Biological Sequence Annotation by Machine Learning Techniques

Event Sponsor: 
Computing, Environment and Life Sciences Seminar
Start Date: 
May 18 2017 - 10:00am
Building 240/Room 1404
Argonne National Laboratory
M. Volkan Atalay
Tom Brettin

Our research group has been developing and applying machine learning techniques for the annotation of biological sequences. The main approach that we have developed called Subsequence Profile Map (SPMap), is both generative and discriminative and it is based on feature space mapping. We initially used SPMap to predict the functions of proteins from their sequences. Instead of focusing on function specific motifs, SPMap considers all of the subsequences as a distribution over a quantized space by discretizing and reducing the dimension of an otherwise huge space of all possible subsequences. Therefore, it assigns new functions to the sequences with missing annotations. We formulated the function prediction problem as a classification problem defined on Gene Ontology (GO) terms.
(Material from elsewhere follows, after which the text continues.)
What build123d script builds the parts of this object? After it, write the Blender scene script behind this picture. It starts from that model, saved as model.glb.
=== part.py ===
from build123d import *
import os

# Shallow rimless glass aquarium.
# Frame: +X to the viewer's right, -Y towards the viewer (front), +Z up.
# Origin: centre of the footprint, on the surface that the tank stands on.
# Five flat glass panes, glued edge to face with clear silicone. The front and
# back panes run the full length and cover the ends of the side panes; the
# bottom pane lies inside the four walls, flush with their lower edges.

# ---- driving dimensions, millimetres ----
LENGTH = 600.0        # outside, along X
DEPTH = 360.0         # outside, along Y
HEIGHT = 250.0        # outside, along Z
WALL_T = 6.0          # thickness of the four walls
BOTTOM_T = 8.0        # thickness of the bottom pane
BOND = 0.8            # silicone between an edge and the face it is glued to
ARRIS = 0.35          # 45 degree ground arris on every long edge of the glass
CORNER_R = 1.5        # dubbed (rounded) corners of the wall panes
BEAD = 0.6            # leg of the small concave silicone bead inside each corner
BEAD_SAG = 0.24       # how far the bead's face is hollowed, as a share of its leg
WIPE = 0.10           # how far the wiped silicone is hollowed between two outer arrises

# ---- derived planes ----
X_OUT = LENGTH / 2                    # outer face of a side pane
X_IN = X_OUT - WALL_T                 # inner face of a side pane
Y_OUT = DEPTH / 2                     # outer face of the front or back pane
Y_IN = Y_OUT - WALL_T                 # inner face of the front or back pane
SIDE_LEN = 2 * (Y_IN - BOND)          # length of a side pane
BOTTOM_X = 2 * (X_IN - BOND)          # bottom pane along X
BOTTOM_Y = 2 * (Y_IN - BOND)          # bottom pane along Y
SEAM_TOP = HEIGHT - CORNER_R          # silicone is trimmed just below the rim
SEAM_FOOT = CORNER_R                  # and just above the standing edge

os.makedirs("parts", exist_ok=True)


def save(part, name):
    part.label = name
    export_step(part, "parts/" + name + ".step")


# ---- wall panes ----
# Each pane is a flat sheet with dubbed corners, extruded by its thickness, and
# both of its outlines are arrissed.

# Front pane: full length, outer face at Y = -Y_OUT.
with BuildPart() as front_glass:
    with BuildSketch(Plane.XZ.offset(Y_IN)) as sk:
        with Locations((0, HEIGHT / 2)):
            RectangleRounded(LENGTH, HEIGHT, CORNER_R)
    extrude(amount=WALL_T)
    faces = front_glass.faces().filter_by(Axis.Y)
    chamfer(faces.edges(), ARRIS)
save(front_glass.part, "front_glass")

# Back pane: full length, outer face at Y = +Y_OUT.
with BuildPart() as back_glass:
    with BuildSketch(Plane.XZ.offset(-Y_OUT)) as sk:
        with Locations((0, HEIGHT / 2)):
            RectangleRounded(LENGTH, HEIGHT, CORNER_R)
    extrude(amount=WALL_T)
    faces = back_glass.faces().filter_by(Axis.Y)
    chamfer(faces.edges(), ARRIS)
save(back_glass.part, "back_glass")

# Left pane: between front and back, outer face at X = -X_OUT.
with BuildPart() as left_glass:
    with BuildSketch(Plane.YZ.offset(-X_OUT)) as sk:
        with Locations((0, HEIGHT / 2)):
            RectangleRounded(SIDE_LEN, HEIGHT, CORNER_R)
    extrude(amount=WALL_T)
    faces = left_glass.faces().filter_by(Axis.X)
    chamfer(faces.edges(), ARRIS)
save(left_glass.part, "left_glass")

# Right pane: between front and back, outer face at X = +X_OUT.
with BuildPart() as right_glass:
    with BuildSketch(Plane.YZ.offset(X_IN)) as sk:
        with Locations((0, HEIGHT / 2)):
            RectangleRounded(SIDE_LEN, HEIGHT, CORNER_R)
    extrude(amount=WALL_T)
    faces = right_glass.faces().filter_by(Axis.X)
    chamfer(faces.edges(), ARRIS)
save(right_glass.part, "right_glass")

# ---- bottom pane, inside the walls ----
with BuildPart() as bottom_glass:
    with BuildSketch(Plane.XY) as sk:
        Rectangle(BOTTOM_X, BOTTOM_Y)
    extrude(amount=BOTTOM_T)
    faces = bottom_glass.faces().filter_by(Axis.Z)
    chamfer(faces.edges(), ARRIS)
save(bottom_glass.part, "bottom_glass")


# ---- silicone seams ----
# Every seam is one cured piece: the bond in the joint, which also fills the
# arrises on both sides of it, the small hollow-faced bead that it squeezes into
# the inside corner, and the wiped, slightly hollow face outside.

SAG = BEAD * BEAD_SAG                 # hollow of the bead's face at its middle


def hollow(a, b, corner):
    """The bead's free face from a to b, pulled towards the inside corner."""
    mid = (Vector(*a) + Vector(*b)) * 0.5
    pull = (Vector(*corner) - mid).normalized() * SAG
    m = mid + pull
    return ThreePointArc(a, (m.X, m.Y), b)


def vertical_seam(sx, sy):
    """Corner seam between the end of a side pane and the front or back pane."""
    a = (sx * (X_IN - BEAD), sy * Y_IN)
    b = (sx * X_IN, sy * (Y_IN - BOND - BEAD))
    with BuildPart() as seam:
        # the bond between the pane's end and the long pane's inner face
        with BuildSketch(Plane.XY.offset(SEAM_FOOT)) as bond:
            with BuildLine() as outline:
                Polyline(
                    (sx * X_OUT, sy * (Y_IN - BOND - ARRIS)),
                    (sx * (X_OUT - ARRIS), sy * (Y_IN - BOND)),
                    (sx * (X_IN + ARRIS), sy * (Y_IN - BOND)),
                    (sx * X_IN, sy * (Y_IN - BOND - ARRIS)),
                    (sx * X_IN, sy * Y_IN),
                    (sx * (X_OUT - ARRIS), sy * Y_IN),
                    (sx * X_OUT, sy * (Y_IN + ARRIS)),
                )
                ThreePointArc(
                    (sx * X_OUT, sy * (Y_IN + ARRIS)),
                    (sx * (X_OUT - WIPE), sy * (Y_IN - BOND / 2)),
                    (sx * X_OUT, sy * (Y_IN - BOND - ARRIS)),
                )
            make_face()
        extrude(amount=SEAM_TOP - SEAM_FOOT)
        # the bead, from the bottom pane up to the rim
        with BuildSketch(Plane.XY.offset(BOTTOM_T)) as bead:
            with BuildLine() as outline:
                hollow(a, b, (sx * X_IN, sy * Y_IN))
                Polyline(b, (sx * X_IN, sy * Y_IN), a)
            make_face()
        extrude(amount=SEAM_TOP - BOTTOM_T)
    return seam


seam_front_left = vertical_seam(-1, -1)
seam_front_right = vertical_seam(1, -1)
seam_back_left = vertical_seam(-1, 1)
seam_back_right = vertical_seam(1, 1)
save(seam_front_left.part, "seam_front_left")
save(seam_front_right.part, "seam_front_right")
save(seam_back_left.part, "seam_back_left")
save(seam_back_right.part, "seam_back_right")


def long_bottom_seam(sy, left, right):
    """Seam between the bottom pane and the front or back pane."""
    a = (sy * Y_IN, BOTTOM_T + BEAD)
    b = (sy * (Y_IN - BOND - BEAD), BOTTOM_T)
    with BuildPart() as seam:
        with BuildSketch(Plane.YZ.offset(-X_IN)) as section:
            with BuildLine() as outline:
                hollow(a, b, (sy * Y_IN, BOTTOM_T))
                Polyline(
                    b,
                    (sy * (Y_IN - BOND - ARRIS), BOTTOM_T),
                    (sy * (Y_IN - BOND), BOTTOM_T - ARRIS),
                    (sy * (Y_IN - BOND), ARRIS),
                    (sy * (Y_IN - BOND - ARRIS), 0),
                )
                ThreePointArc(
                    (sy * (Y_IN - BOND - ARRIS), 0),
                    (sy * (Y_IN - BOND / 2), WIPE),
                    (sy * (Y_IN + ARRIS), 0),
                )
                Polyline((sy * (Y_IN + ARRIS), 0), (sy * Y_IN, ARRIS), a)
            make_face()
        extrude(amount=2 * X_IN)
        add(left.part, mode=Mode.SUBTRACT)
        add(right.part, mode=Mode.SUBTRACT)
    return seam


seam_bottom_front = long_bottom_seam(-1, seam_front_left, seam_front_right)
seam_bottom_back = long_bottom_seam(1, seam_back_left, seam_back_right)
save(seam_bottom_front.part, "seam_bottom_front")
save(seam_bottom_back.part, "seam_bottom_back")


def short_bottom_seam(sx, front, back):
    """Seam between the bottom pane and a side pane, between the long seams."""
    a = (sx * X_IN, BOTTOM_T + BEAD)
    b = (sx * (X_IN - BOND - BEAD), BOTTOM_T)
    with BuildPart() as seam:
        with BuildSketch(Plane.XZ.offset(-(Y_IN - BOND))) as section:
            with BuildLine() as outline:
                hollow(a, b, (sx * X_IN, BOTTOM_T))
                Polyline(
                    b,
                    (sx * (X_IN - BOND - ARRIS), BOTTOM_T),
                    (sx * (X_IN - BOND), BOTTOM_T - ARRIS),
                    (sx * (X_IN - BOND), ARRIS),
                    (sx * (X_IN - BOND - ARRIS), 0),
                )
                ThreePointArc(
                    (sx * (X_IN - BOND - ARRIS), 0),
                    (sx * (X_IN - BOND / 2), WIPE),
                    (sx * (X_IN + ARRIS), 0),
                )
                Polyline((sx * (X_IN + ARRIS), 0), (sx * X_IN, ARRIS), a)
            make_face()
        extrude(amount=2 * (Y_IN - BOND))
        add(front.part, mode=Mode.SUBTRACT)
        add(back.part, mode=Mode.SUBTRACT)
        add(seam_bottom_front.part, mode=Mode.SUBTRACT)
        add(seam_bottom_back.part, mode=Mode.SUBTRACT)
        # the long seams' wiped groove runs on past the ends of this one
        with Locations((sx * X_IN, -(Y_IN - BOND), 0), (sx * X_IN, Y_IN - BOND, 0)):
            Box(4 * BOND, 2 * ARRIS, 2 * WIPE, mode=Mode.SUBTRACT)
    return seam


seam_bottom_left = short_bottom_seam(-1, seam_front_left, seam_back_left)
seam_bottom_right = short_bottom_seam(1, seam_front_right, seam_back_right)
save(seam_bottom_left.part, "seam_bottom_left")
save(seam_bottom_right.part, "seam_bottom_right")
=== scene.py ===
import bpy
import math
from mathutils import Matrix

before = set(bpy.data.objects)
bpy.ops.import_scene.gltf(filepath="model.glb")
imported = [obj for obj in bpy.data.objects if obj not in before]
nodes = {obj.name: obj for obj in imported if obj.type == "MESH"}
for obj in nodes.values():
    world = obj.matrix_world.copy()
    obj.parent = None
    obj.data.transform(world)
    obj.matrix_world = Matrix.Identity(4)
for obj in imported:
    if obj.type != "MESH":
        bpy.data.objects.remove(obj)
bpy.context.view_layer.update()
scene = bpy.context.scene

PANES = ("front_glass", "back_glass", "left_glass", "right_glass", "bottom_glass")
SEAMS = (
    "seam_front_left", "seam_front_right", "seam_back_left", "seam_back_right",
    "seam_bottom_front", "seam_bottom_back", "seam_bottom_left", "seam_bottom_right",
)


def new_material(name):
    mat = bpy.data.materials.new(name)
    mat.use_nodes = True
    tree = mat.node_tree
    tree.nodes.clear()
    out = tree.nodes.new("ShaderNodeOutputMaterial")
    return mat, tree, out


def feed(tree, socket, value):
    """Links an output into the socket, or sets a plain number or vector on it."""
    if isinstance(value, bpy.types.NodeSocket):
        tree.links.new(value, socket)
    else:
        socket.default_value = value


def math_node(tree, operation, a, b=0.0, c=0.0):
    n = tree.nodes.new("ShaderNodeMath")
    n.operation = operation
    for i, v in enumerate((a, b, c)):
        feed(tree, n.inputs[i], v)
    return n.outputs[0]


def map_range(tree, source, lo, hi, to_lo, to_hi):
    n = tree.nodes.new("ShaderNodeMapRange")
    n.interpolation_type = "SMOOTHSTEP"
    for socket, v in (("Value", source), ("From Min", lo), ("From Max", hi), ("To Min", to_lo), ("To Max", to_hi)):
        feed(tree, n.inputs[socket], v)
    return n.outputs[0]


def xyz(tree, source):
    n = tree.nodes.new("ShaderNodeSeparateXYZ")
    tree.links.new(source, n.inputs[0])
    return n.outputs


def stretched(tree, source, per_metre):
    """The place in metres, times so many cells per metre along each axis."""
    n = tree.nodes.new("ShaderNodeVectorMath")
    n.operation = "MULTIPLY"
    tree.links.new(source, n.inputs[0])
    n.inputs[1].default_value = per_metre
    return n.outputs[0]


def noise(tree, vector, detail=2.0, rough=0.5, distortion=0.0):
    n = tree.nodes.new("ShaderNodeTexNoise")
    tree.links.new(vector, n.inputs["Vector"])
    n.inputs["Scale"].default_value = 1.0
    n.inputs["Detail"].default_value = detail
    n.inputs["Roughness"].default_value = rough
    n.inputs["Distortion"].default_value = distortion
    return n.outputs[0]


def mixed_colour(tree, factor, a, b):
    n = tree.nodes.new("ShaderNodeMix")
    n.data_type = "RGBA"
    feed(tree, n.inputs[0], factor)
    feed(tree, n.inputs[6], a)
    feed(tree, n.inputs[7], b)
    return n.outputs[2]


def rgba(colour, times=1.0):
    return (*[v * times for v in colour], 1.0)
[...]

We presented a method to form positive and negative training examples while taking into account the directed acyclic graph (DAG) structure and evidence codes of GO. In addition to SPMap, we have devised and implemented BLAST k-nearest neighbor (BLAST-kNN) and peptide statistics combined with SVMs (PEPSTATS-SVM). We applied these two additional methods and their weighted combinations and built a system called GOPred for the sequence annotation. Results show that combining different methods improves prediction accuracy in majority of cases. We have extended the application of GOPred to a largescale protein database, UniProt ( We applied the same methodology for the classification of enzyme classes for a given enzyme sequence. Furthermore, a novel method is currently being studied to predict whether the input protein sequence is an enzyme or non-enzyme. We are also investigating the use of deep learning for again function prediction in addition to virtual screening for target detection in drug development. Both the subsequence profile map and deep learning can be applied to antibiotic resistance.
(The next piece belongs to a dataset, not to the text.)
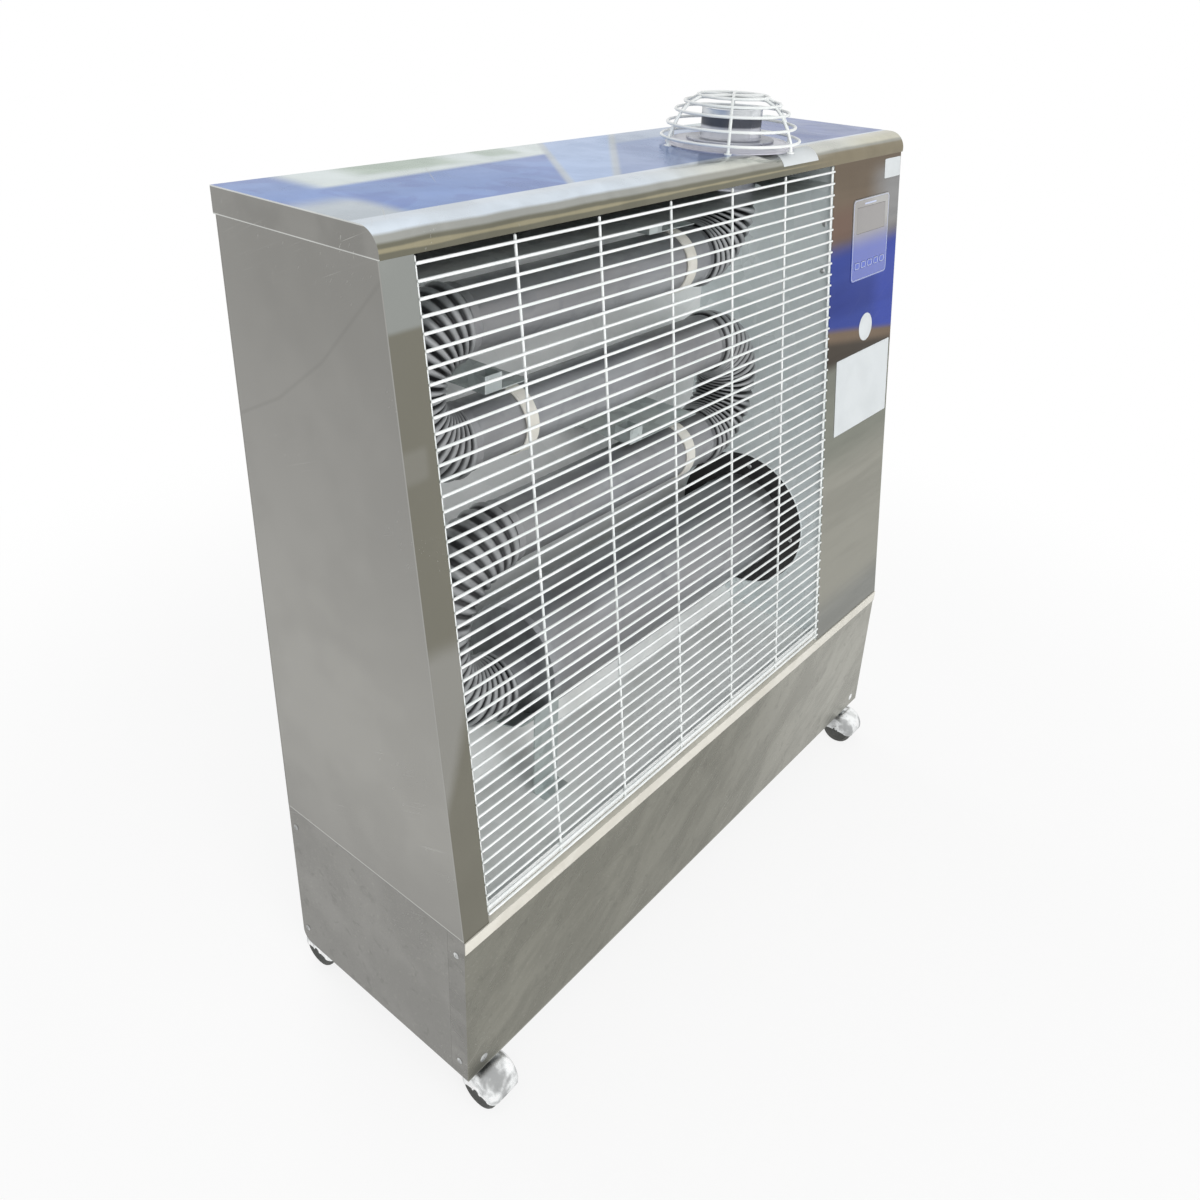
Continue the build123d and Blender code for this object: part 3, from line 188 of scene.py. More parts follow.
class EffectLibrary:
    """Shader node groups that several finishes use, each built once by the method of its name."""

    def __init__(self) -> None:
        """Starts with no groups."""
        self.made: dict[str, Tree] = {}

    def build(self, name: str, takes: tuple[str, ...]) -> Tree:
        """Builds the group of an effect.

        Args:
            name: Name of the group and of the method that fills it.
            takes: Names of its inputs besides the place, in the method's order.

        Returns:
            The group.
        """
        tree = bpy.data.node_groups.new(name, "ShaderNodeTree")
        tree.interface.new_socket("Vector", in_out="INPUT", socket_type="NodeSocketVector")
        for label in takes:
            tree.interface.new_socket(label, in_out="INPUT", socket_type="NodeSocketFloat")
        graph = Graph(tree)
        inward = graph.add("NodeGroupInput").outputs
        gives = getattr(self, name)(graph, inward["Vector"], *(inward[label] for label in takes))
        for label in gives:
            tree.interface.new_socket(label, in_out="OUTPUT", socket_type="NodeSocketFloat")
        graph.add("NodeGroupOutput", gives)
        return tree

    def use(self, name: str, graph: Graph, where: Socket, **feeds: float) -> dict[str, Socket]:
        """Places an effect in a material.

        Args:
            name: Name of the effect.
            graph: Graph of the material.
            where: Place that the effect is looked up at.
            **feeds: Other inputs of its group.

        Returns:
            The effect's outputs by name.
        """
        if name not in self.made:
            self.made[name] = self.build(name, tuple(feeds))
        node = graph.add("ShaderNodeGroup", node_tree=self.made[name])
        for label, value in {"Vector": where, **feeds}.items():
            graph.feed(node.inputs[label], value)
        return {socket.name: socket for socket in node.outputs}

    def clouds(self, graph: Graph, where: Socket, size: Socket) -> dict[str, Socket]:
        """Wide soft clouds with finer ones in them, as polished sheet shows."""
        broad = graph.noise(where, size, 2.0, 0.7)
        fine = graph.noise(where, graph.times(size, 5.0), 4.0, 0.3)
        return {"Mask": graph.span(graph.plus(graph.times(broad, 0.7), graph.times(fine, 0.3)), 0.34, 0.66)}

    def hairlines(self, graph: Graph, where: Socket, amount: Socket) -> dict[str, Socket]:
        """Thin scratches along two directions, gathered in places."""
        lines = []
        for turn, stretch in (((0.4, 0.5, 0.3), (9.0, 9.0, 700.0)), ((-0.5, 0.3, 0.6), (500.0, 500.0, 10.0))):
            bent = graph.add("ShaderNodeMapping", {"Vector": where, "Rotation": turn}).outputs[0]
            stretched = graph.add("ShaderNodeMapping", {"Vector": bent, "Scale": stretch}).outputs[0]
            lines.append(graph.span(graph.noise(stretched, 1.0, 2.0, 0.5), 0.66, 0.76))
        gathered = graph.span(graph.noise(where, 9.0, 3.0), 0.52, 0.70)
        mask = graph.times(graph.times(graph.math("MAXIMUM", *lines), gathered), amount)
        return {"Mask": mask, "Height": graph.math("SUBTRACT", 1.0, mask)}

    def dust(self, graph: Graph, where: Socket, amount: Socket) -> dict[str, Socket]:
        """Dust that lies on faces that look up, thicker in soft clouds."""
        normal = graph.add("ShaderNodeNewGeometry").outputs["Normal"]
        up = graph.add("ShaderNodeSeparateXYZ", {0: normal}).outputs[2]
        cloud = graph.span(graph.noise(where, 14.0, 6.0, 0.4), 0.38, 0.68)
        return {"Mask": graph.times(graph.times(graph.span(up, 0.2, 0.95, 0.08, 1.0), cloud), amount)}

    def speckles(self, graph: Graph, where: Socket, size: Socket, amount: Socket) -> dict[str, Socket]:
        """Small dark spots and pale grains, as on sheet that stood near gravel."""
        coarse = graph.noise(where, size, 3.0, 0.5)
        fine = graph.noise(where, graph.times(size, 3.3), 3.0)
        spots = (graph.times(graph.span(value, 0.58, 0.70), amount) for value in (coarse, fine))
        return dict(zip(("Dark", "Pale"), spots))

    def spangle(self, graph: Graph, where: Socket, size: Socket) -> dict[str, Socket]:
        """Crystal flakes of hot-dip zinc, each of its own shade."""
        cells = graph.add("ShaderNodeTexVoronoi", {"Vector": where, "Scale": size})
        shade = graph.add("ShaderNodeSeparateColor", {0: cells.outputs["Color"]}).outputs[0]
        both = graph.plus(graph.times(shade, 0.45), graph.times(graph.noise(where, 7.0, 4.0), 0.55))
        return {"Shade": both, "Height": shade}

    def heat_bloom(self, graph: Graph, where: Socket, amount: Socket) -> dict[str, Socket]:
        """Bloom and soot where steel has been hot."""
        bloom = graph.span(graph.noise(where, 5.0, 5.0, 0.8), 0.42, 0.66)
        soot = graph.span(graph.noise(where, 38.0, 6.0, 0.3), 0.5, 0.72)
        return {"Mask": graph.times(bloom, amount), "Soot": graph.times(soot, amount)}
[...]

M. Volkan Atalay is a professor of Computer Engineering at the Middle East Technical University  (METU), Ankara, Turkey. He obtained “Diplôme de Docteur dans la spécialité Informatique” (Ph.D in computer science) from Université Paris Descartes, Paris, France. During sabbatical leave, he spent a year (2004) at Virginia Bioinformatics Institute, Virginia Tech, VA, USA. From 2010 to 2016, he was the Vice President for research of METU and Chairman of Board of Directors of ODTU TEKNOKENT (METU Technopolis). His main responsibilities included strategies and policies for research and for university-industry partnership, relations with both public and private institutions, and corporate strategy management.

His research interest lies in the area of machine learning in bioinformatics. He is also involved in activities related to technology based innovation, technology based entrepreneurship, technology management, and research policies and strategies.